Contributing Writer
Rev. Luke F. Fodor
Saint Luke’s Church

A colleague of mine recently had a baby and her presence in the office—a day or two a week—has a had a transformative effect on all of us. Watching her look at the world and with a wide-eyed look of wonder before breaking into a smile brings me back to the days when my boys were that age. I remember the awe that filled my days watching them learn, grow, and develop. Each new basic motor skill acquired was a cause for awesome celebration, just as each new disgusting thing they stuck in their mouth was a moment of awful distress. While we regularly use the words—awful and awesome—to describe our daily interactions, we have lost our routine connection to the root of both words: awe.

As I watched little Penelope open to the world, responding with awe and wonder, my mind returned to the book I just finished: Awe: The New Science of Everyday Wonder and How It Can Transform Your Life by Dacher Keltner. In the book he struggles to come to grips with the premature loss of his best friend and brother to cancer by looking for more awe in his life.
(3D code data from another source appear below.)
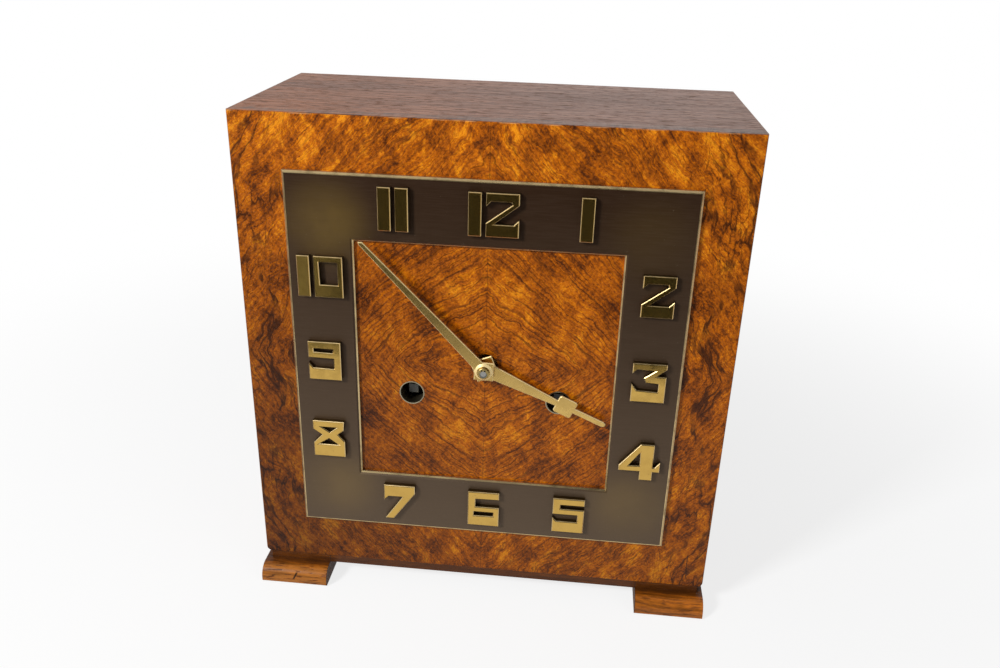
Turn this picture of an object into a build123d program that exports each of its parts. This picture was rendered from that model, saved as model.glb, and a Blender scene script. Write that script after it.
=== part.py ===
from build123d import *
from math import atan2, cos, degrees, hypot, pi, radians, sin, sqrt
import os

# A square mantel clock of the 1930s: a veneered box on two bar feet, a brass frame with applied
# numerals, open hands, and an eight-day movement that goes and strikes on two rods.
# Millimetres. X is the viewer's right, Y runs from the dial back to the rear door, Z is up.
# The origin is on the table, under the middle of the clock's bounding box.
# "depth" in a name or a call counts backwards from the veneered front. Places of the movement
# are (x, z) pairs from the axis that carries the hands.

# Case
case_width = 227.0
case_depth = 108.0
panel_height = 230.0
panel_thickness = 8.0
panel_edge_round = 0.3
panel_corner_round = 2.4
board_thickness = 9.0
base_thickness = 4.4
base_side_inset = 2.4
base_front_inset = 0.5

# Feet
foot_width = 34.3
foot_height = 8.9
foot_proud = 0.6
foot_projection = 9.1
foot_nose_radius = 6.2
foot_edge_round = 0.8

# Rear door, its hinges and its knob
door_thickness = 6.0
door_rebate = 4.5
door_gap = 0.8
hinge_height = 24.0
hinge_inset = 34.0
leaf_thickness = 1.0
leaf_width = 7.0
door_leaf_width = 11.0
knuckle_radius = 1.9
hinge_pin_radius = 0.9
hinge_clearance = 0.08
knuckle_gap = 0.2
knob_edge_distance = 12.0
knob_shaft_radius = 2.0
knob_edge_bevel = 1.2
knob_radius = 6.5
knob_neck_radius = 3.2
knob_length = 8.0

# Dial frame and numerals
frame_size = 181.0
frame_opening = 120.0
frame_thickness = 2.6
frame_outer_bevel = 0.8
frame_inner_bevel = 1.3
numeral_thickness = 2.8
numeral_bevel = 0.4
numeral_width = 15.4
numeral_height = 19.5
nought_width = 13.2
four_width = 19.3
bar_width = 5.8
bar_gap = 1.9
two_width = 14.4
numeral_ring = 75.0
numeral_rise = 0.4

# Axis of the hands and the winding holes
axis_rise = 2.0
winding_spacing = 69.6
winding_drop = 14.8
centre_hole_radius = 6.0
eyelet_bore_radius = 5.5
eyelet_wall = 0.5
eyelet_proud = 0.2

# Hands
hand_thickness = 1.0
hand_bevel = 0.3
hour_hand_height = 2.9
minute_hand_height = 5.7
minute_hand_angle = -43.6
minute_hand_length = 82.0
minute_root_width = 5.4
minute_tip_width = 1.9
minute_tip_taper = 1.4
minute_boss_size = 8.9
hour_hand_angle = 113.9
hour_hand_length = 62.7
hour_root_width = 7.4
hour_neck_width = 2.9
hour_block_start = 37.4
hour_block_length = 9.0
hour_block_width = 8.8
hour_block_corner_cut = 0.7
hour_pointer_width = 2.5
hour_boss_size = 10.6
collet_radius = 4.2
collet_crown_radius = 3.1
collet_height = 1.1
nut_radius = 2.7
nut_height = 1.1
nut_bevel = 0.3

# Pipes and arbors of the hands
centre_arbor_radius = 1.3
cannon_radius = 2.1
hour_pipe_radius = 3.2
running_clearance = 0.05

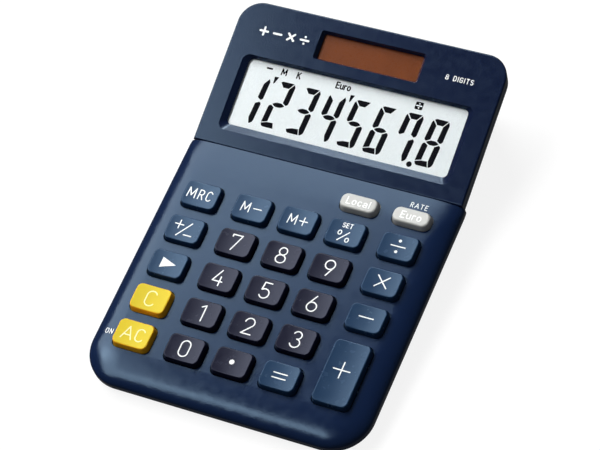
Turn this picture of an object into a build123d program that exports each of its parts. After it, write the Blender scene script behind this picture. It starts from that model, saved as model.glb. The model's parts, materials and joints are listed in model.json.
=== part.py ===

As a UC Berkley Psychology Professor, he had been researching emotions for decades and it has lead him to “discover” the Eight Wonders of Awe. He begins the book by asserting that: “Awe is the feeling of being in the presence of something vast that transcends your understanding of the world.” Awe is the door that leads us into the unknown, openness of a new world.

Dr. Keltner believes that “We are at this cultural moment of narcissism and self-shame and criticism and entitlement” and awe just might be the only way of that. It does this by helping us get out of our own heads and “realize our place in the larger context, our communities,” he explained. The book is well worth the read and contains many practices to foster our daily need for awe. One of the practices he details are “awe walks.” Just moving through space and paying attention to what is around us is an invitation to find awe.

On a recent awe walk, I was reminded of the story from the Book of Genesis: “Then Jacob woke from his sleep and said, “Surely the LORD is in this place—and I did not know it!” And he was afraid, and said, “How awesome is this place! This is none other than the house of God, and this is the gate of heaven.” So Jacob rose early in the morning, and he took the stone that he had put under his head and set it up for a pillar and poured oil on the top of it.”

Perhaps this is story might encourage all of us to “wake up” to the wonder of the world and cultivate more awe.